I usually make great concessions to inexperienced writers, since I’m aware mastering the craft takes a long time. This time, however, I’m showing no mercy to a first work. Miss Brönte is helpless.

First, the heroine: Jane Eyre. I didn’t care for her. She is an ingrateful, perverse girl who is completely impervious to the love of her aunt and cousins. She’s so dense she doesn’t understand the playful attentions the children bestow on her mean that they care. John, Eliza and Georgina Reed are healthy, gracious and happy kids. They are lovely characters, full of life and energy. It’s a shame they were so little developed.

You see how weak a writer Miss Brönte is when her heroine is sent to an all-girl’s orphanage. Why not co-ed? She obviously considered that interaction between the opposite sexes was above her level of skill. The reader is then faced with sappy, superficial descriptions of Jane’s few friendships and long pages of the boring routine she is faces. This part could be totally cut out without any problem to the story.

And what a sorry excuse for a hero Mr. Rochester is! He’s not tall neither handsome. Miss Brönte makes a great effort to make him seem attractive, but she fails. Worse: she says nothing of his masculine assets. The reader is left to wonder how well-endowed the man is. I was sorely disappointed.

The last chance of salvation is lost when the delightful Miss Blanche Ingram is introduced. For some exciting pages, I thought the real heroine had at least showed her face. I was wrong, and angry, but I have to admit that Miss Brönte showed some sense making her refuse the man. I strongly urge the author to make Miss Ingram the main character of her next novel. It may save Miss Brönte from the pit of despair she certainly faces at this point.

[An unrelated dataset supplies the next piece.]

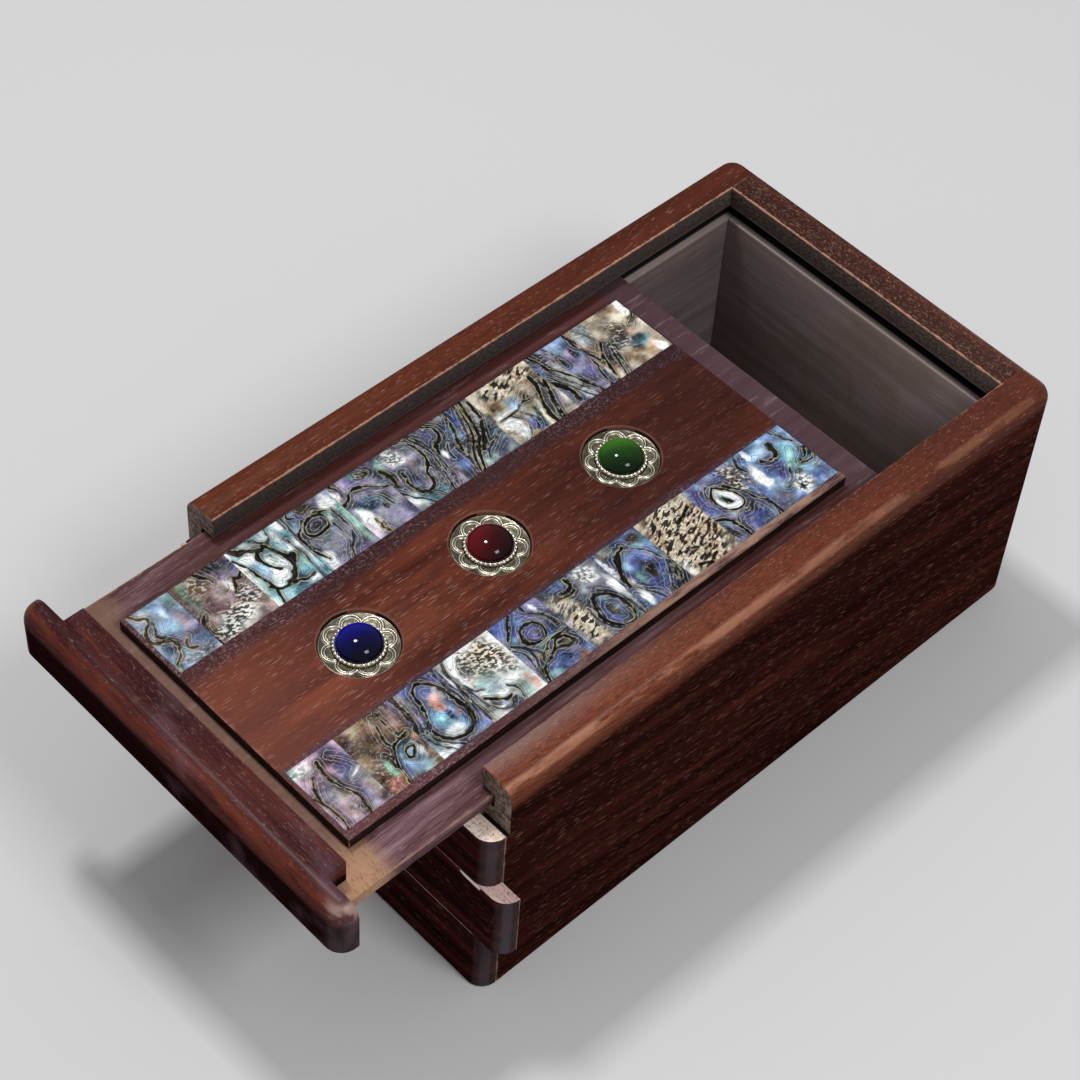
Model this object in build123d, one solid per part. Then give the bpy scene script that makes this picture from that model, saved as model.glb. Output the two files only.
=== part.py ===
from build123d import *
import os

# A sliding-lid puzzle box of dark rosewood with a sideways lock bar in its front.
# Millimetres, +Z up. X is the box's width and Y its length, from front to back.
# Every piece is drawn with the front face at Y = 0, the lid shut and the bar locked,
# then moved to its place in the open pose and centred over the footprint.

# Overall sizes of the shut box
box_width = 100.0
box_length = 170.0
box_height = 69.0

# Outer rounding
corner_radius = 4.2
rim_round = 4.0
base_round = 0.8

# Walls
side_wall = 8.8
back_wall = 9.5
inner_front_wall = 4.8
front_strip_thickness = 4.4

# Lip over the lid groove, from the rim down, and how deep the groove is cut into the walls
lip_height = 5.8
lid_groove_depth = 3.9

# Bottom board, let into a rebate under the walls and flush with them
bottom_thickness = 4.0
bottom_rebate = 3.0

# Front strips below the lid's rail, from the top down; the lower strip takes the rest
strip_drop_below_ledge = 3.9
upper_strip_height = 16.0
lock_bar_height = 19.3

# Sliding lid, and its play in the groove
lid_board_thickness = 3.0
lid_float = 0.3
lid_top_play = 0.7
lid_side_play = 0.6
lid_back_play = 0.8
lid_corner_radius = 1.0

# Lid's front rail
rail_extra_thickness = 0.8
rail_step_depth = 5.0
rail_under_gap = 0.6
rail_shut_gap = 0.2
rail_lip_gap = 0.8

# Raised panel on the lid, and its margins inside the lips and behind the rail
panel_thickness = 3.0
panel_side_margin = 5.8
panel_front_margin = 4.8
panel_back_margin = 4.8
panel_edge_chamfer = 0.25

# Two shell strips beside a plain centre field
centre_field_width = 32.2
shell_left_border = 0.5
shell_right_border = 2.0
shell_front_border = 1.0
shell_back_border = 0.5
shell_thickness = 1.0
shell_joint = 0.05

# How long each shell tile is against its neighbours, from front to back
left_tile_parts = (10.8, 14.8, 14.0, 13.2, 11.6, 13.6, 15.0, 17.5, 12.0, 16.9)
right_tile_parts = (12.1, 13.2, 13.2, 14.6, 13.2, 15.8, 12.7, 14.3, 13.2, 16.7)

# Three round settings, set by hand a little off the middle line
setting_names = ("front", "middle", "back")
setting_pitch = 37.7
setting_side_offsets = (0.8, -1.1, -0.4)
hole_depth = 2.0
hole_chamfer = 0.3
disc_diameter = 17.0
disc_thickness = 0.6
disc_play = 0.4
bezel_wall = 0.55
bezel_height = 1.2
cabochon_diameter = 10.0
cabochon_fit = 0.05
cabochon_girdle = 0.9
cabochon_dome = 3.1

# Lock bar: its throw, its tongues along both edges and its peg
lock_throw = 5.3
bar_clearance = 0.15
tongue_thickness = 1.6
tongue_height = 1.8
tongue_end_setback = 14.0
peg_diameter = 2.0
peg_clearance = 0.25
peg_root_depth = 8.0
peg_top_gap = 0.4
peg_front_offset = 2.3

# The pose that is drawn: lid pulled out, bar pushed across
lid_opening = 38.5

# Places that follow from the sizes
half_width = box_width / 2
inner_x = half_width - side_wall
back_y = box_length - back_wall
lip_z = box_height - lip_height
ledge_z = lip_z - lid_top_play - lid_board_thickness - lid_float
groove_x = inner_x + lid_groove_depth
groove_y = back_y + lid_groove_depth
inner_front_y = front_strip_thickness + inner_front_wall
upper_strip_top = ledge_z - strip_drop_below_ledge
bar_top = upper_strip_top - upper_strip_height
bar_bottom = bar_top - lock_bar_height
rail_thickness = front_strip_thickness + rail_extra_thickness
wall_end_y = rail_thickness + rail_shut_gap
lid_bottom = ledge_z + lid_float
lid_top = lid_bottom + lid_board_thickness
lid_half_width = groove_x - lid_side_play
lid_back_y = groove_y - lid_back_play
rail_bottom = upper_strip_top + rail_under_gap
rail_back_y = rail_thickness + rail_step_depth
panel_top = lid_top + panel_thickness
panel_half_width = inner_x - panel_side_margin
panel_front_y = rail_back_y + panel_front_margin
panel_back_y = back_y - panel_back_margin
panel_middle_y = (panel_front_y + panel_back_y) / 2
hole_radius = (disc_diameter + disc_play) / 2
peg_top = lid_bottom - peg_top_gap
peg_radius = peg_diameter / 2
over = 5.0


def block(x0, x1, y0, y1, z0, z1):
    """A squared block between two corners."""
    corner = (Align.MIN, Align.MIN, Align.MIN)
    return Pos(x0, y0, z0) * Box(x1 - x0, y1 - y0, z1 - z0, align=corner)


def pin(x, y, z0, z1, radius):
    """An upright round pin or hole."""
    return Pos(x, y, z0) * Cylinder(radius, z1 - z0, align=(Align.CENTER, Align.CENTER, Align.MIN))


def outer_form():
    """The whole shut box from outside: round corners, a big round on the rim, a small one below."""
    form = block(-half_width, half_width, 0, box_length, 0, box_height)
    form = fillet(form.edges().filter_by(Axis.Z), corner_radius)
    form = fillet(form.faces().sort_by(Axis.Z)[-1].edges(), rim_round)
    return fillet(form.faces().sort_by(Axis.Z)[0].edges(), base_round)


def lid_groove():
    """The space that the lid board's edges run in, on three sides."""
    return block(-groove_x, groove_x, 0, groove_y, ledge_z, lip_z)


def bottom_board():
    """The bottom, a thin board whose edges sit in a rebate under the walls."""
    reach = inner_x + bottom_rebate
    front = inner_front_y - bottom_rebate
    back = back_y + bottom_rebate
    return block(-reach, reach, front, back, 0, bottom_thickness)


def side_wall_piece(outer, side):
    """A side wall. Above the front strips its end is cut back for the lid's rail."""
    x0, x1 = sorted((side * inner_x, side * half_width))
    wall = outer & block(x0, x1, front_strip_thickness, box_length, 0, box_height)
    end = block(x0 - over, x1 + over, 0, wall_end_y, upper_strip_top, box_height + over)
    return wall - end - lid_groove() - bottom_board()


def back_wall_piece(outer):
    """The back wall, held between the side walls."""
    wall = outer & block(-inner_x, inner_x, back_y, box_length, 0, box_height)
    return wall - lid_groove() - bottom_board()


def inner_front_piece():
    """The wall behind the front strips, cut back at its top in line with the side walls' ends."""
    wall = block(-inner_x, inner_x, front_strip_thickness, inner_front_y, 0, ledge_z)
    step = block(-half_width, half_width, 0, wall_end_y, upper_strip_top, box_height)
    return wall - step - bottom_board()


def bar_tongues(extra, travel):
    """The two tongues along the bar, or with room and travel added, the grooves for them."""
    reach = half_width - tongue_end_setback + extra
    middle = front_strip_thickness / 2
    thick = tongue_thickness / 2 + extra
    high = tongue_height + extra
    return block(-reach, reach + travel, middle - thick, middle + thick, bar_bottom - high, bar_top + high)


def peg_slot(z0, z1):
    """An upright slot that lets the peg travel from locked to free."""
    radius = peg_radius + peg_clearance
    ends = pin(0, peg_front_offset, z0, z1, radius) + pin(lock_throw, peg_front_offset, z0, z1, radius)
    middle = block(0, lock_throw, peg_front_offset - radius, peg_front_offset + radius, z0, z1)
    return ends + middle


def upper_strip(outer):
    """The fixed strip above the bar, grooved for its tongue and slotted for its peg."""
    strip = outer & block(-half_width, half_width, 0, front_strip_thickness, bar_top, upper_strip_top)
    grooved = strip - bar_tongues(bar_clearance, lock_throw)
    return grooved - peg_slot(bar_top - over, upper_strip_top + over)


def lower_strip(outer):
    """The fixed strip below the bar, down to the table."""
    strip = outer & block(-half_width, half_width, 0, front_strip_thickness, 0, bar_bottom)
    return strip - bar_tongues(bar_clearance, lock_throw)


def peg():
    """The pin that stands in the bar and reaches up into the lid's rail."""
    return pin(0, peg_front_offset, bar_top - peg_root_depth, peg_top, peg_radius)


def bar(outer):
    """The sliding lock bar, full width when locked."""
    back = front_strip_thickness - bar_clearance
    body = block(-half_width, half_width, 0, back, bar_bottom + bar_clearance, bar_top - bar_clearance)
    return (outer & body) + bar_tongues(0, 0) - peg()


def lid_board_piece():
    """The thin board that runs in the grooves."""
    board = block(-lid_half_width, lid_half_width, rail_thickness, lid_back_y, lid_bottom, lid_top)
    back_corners = board.edges().filter_by(Axis.Z).group_by(Axis.Y)[-1]
    return fillet(back_corners, lid_corner_radius)


def lid_rail(outer):
    """The lid's front rail: a full-width strip, a raised step on the board, and the peg's track."""
    strip = outer & block(-half_width, half_width, 0, rail_thickness, rail_bottom, box_height)
    step_x = inner_x - rail_lip_gap
    step = block(-step_x, step_x, rail_thickness, rail_back_y, lid_top, box_height)
    track_top = peg_top + peg_clearance
    across = peg_slot(rail_bottom - over, track_top)
    reach = peg_radius + peg_clearance
    out = block(lock_throw - reach, lock_throw + reach, peg_front_offset, rail_thickness + over,
                rail_bottom - over, track_top)
    return strip + step - across - out


def setting_centres():
    """Middle of each of the three settings, from front to back."""
    places = []
    for number, offset in enumerate(setting_side_offsets):
        places.append((offset, panel_middle_y + (number - 1) * setting_pitch))
    return places


def shell_field(side):
    """Left and right edges of one shell strip."""
    field = 2 * panel_half_width - centre_field_width - shell_left_border - shell_right_border
    strip = field / 2
    if side < 0:
        start = -panel_half_width + shell_left_border
    else:
        start = panel_half_width - shell_right_border - strip
    return start, start + strip


def panel():
    """The raised panel, pocketed for the shell and bored for the settings."""
    board = block(-panel_half_width, panel_half_width, panel_front_y, panel_back_y, lid_top, panel_top)
    board = chamfer(board.faces().sort_by(Axis.Z)[-1].edges(), panel_edge_chamfer)
    for side in (-1, 1):
        x0, x1 = shell_field(side)
        front = panel_front_y + shell_front_border
        back = panel_back_y - shell_back_border
        board -= block(x0, x1, front, back, panel_top - shell_thickness, panel_top + over)
    for x, y in setting_centres():
        board -= pin(x, y, panel_top - hole_depth, panel_top + over, hole_radius)
        rim = Cone(hole_radius, hole_radius + hole_chamfer, hole_chamfer,
                   align=(Align.CENTER, Align.CENTER, Align.MAX))
        board -= Pos(x, y, panel_top) * rim
    return board


def shell_tiles(side, parts):
    """One strip of shell tiles, cut to unequal lengths that fill the strip."""
    x0, x1 = shell_field(side)
    front = panel_front_y + shell_front_border
    length = panel_back_y - shell_back_border - front
    tiles = []
    start = front
    for share in parts:
        end = start + length * share / sum(parts)
        tiles.append(block(x0, x1, start + shell_joint / 2, end - shell_joint / 2,
                           panel_top - shell_thickness, panel_top))
        start = end
    return tiles


def flower_disc(x, y):
    """The thin stamped disc on the floor of a hole."""
    floor = panel_top - hole_depth
    return pin(x, y, floor, floor + disc_thickness, disc_diameter / 2)


def beaded_bezel(x, y):
    """The collar that holds a cabochon on its disc."""
    seat = panel_top - hole_depth + disc_thickness
    inside = cabochon_diameter / 2 + cabochon_fit
    ring = pin(x, y, seat, seat + bezel_height, inside + bezel_wall)
    return ring - pin(x, y, seat, seat + bezel_height, inside)


def cabochon(x, y):
    """A round stone: flat below, a straight girdle, and a domed top."""
    seat = panel_top - hole_depth + disc_thickness
    radius = cabochon_diameter / 2
    shoulder = (radius, cabochon_girdle)
    crown = (0, cabochon_girdle + cabochon_dome)
    ball = (radius ** 2 + cabochon_dome ** 2) / (2 * cabochon_dome)
    half = RadiusArc(shoulder, crown, -ball)
    outline = Polyline(crown, (0, 0), (radius, 0), shoulder) + half
    face = Plane.XZ * make_face(outline)
    return Pos(x, y, seat) * revolve(face, Axis.Z)


def save(name, shape, slide=(0, 0)):
    """Moves a piece to its place in the open pose and writes it."""
    placed = Pos(slide[0], slide[1] - box_length / 2, 0) * shape
    export_step(placed, "parts/" + name + ".step")


os.makedirs("parts", exist_ok=True)
outer = outer_form()

save("left_wall", side_wall_piece(outer, -1))
save("right_wall", side_wall_piece(outer, 1))
save("back_wall", back_wall_piece(outer))
save("inner_front_wall", inner_front_piece())
save("bottom_board", bottom_board())
save("front_upper_strip", upper_strip(outer))
save("front_lower_strip", lower_strip(outer))

unlocked = (lock_throw, 0)
save("lock_bar", bar(outer), unlocked)
save("lock_peg", peg(), unlocked)

opened = (0, -lid_opening)
save("lid_board", lid_board_piece(), opened)
save("lid_front_rail", lid_rail(outer), opened)
save("raised_panel", panel(), opened)

for number, tile in enumerate(shell_tiles(-1, left_tile_parts), 1):
    save(f"left_shell_tile_{number}", tile, opened)
for number, tile in enumerate(shell_tiles(1, right_tile_parts), 1):
    save(f"right_shell_tile_{number}", tile, opened)

for name, (x, y) in zip(setting_names, setting_centres()):
    save(name + "_flower_disc", flower_disc(x, y), opened)
    save(name + "_beaded_bezel", beaded_bezel(x, y), opened)
    save(name + "_cabochon", cabochon(x, y), opened)
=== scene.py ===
import math

import bmesh
import bpy
import numpy as np
from mathutils import Matrix, Vector


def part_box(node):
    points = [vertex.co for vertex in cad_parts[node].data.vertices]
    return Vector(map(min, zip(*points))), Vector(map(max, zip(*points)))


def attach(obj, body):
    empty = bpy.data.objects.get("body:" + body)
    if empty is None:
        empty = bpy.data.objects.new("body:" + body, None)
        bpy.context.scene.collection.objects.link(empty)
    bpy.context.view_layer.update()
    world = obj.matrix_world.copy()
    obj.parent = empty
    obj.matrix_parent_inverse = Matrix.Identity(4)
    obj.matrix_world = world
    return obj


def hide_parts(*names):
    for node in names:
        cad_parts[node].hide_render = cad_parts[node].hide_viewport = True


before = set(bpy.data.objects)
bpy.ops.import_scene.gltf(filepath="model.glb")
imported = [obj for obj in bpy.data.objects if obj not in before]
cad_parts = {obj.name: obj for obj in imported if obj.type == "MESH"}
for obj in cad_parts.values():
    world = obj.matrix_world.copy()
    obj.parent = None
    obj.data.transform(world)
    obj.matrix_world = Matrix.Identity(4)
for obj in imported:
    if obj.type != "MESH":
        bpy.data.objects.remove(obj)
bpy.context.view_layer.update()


# Bottom board. A thin plain board of grey-brown hardwood, glued into a rebate under the walls.
# It is left unfinished, like everything inside the box, and has gone dull with handling.
mm = 0.001


def tone(code):
    """A colour as it looks, written as six hex digits, in the linear numbers that a shader wants."""
    parts = [int(code[i:i + 2], 16) / 255 for i in (0, 2, 4)]
    return tuple(p / 12.92 if p < 0.04045 else ((p + 0.055) / 1.055) ** 2.4 for p in parts) + (1.0,)


def plug(tree, node, sockets):
    """Links every socket that is given another node's output, and sets the others to their value."""
    for key, value in sockets.items():
        if isinstance(value, bpy.types.NodeSocket):
            tree.links.new(value, node.inputs[key])
        else:
            node.inputs[key].default_value = value


def add(tree, kind, sockets=None, **settings):
    """Adds a node with its settings and its sockets."""
    node = tree.nodes.new("ShaderNode" + kind)
    for key, value in settings.items():
        setattr(node, key, value)
    plug(tree, node, sockets or {})
    return node


def calc(tree, operation, *terms):
    """A sum in the shader, such as MAXIMUM of two values."""
    return add(tree, "Math", dict(enumerate(terms)), operation=operation).outputs[0]


def product(tree, *terms):
    """Several values multiplied together."""
    total = terms[0]
    for term in terms[1:]:
        total = calc(tree, "MULTIPLY", total, term)
    return total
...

The plot goes on in the most unbelievable fashion. Ingredients include one crazy woman, one fortune fallen from heaven, and one fire. Miss Brönte seems to be an fervent disciple of Sidney Sheldon. Her literary gifts, however, are much inferior to his, so she never accomplishes the same effect.

Also, the sensuality levels were incredibly low. You never see Rochester daydreaming about ripping Jane’s clothes out, or yearning to taste her lips. I think that if he had showed her how well he could handle his manroot, she wouldn’t had fled when she discovered he was a lying bigamyst. In a few words, Miss Brönte: don’t leave you day job yet.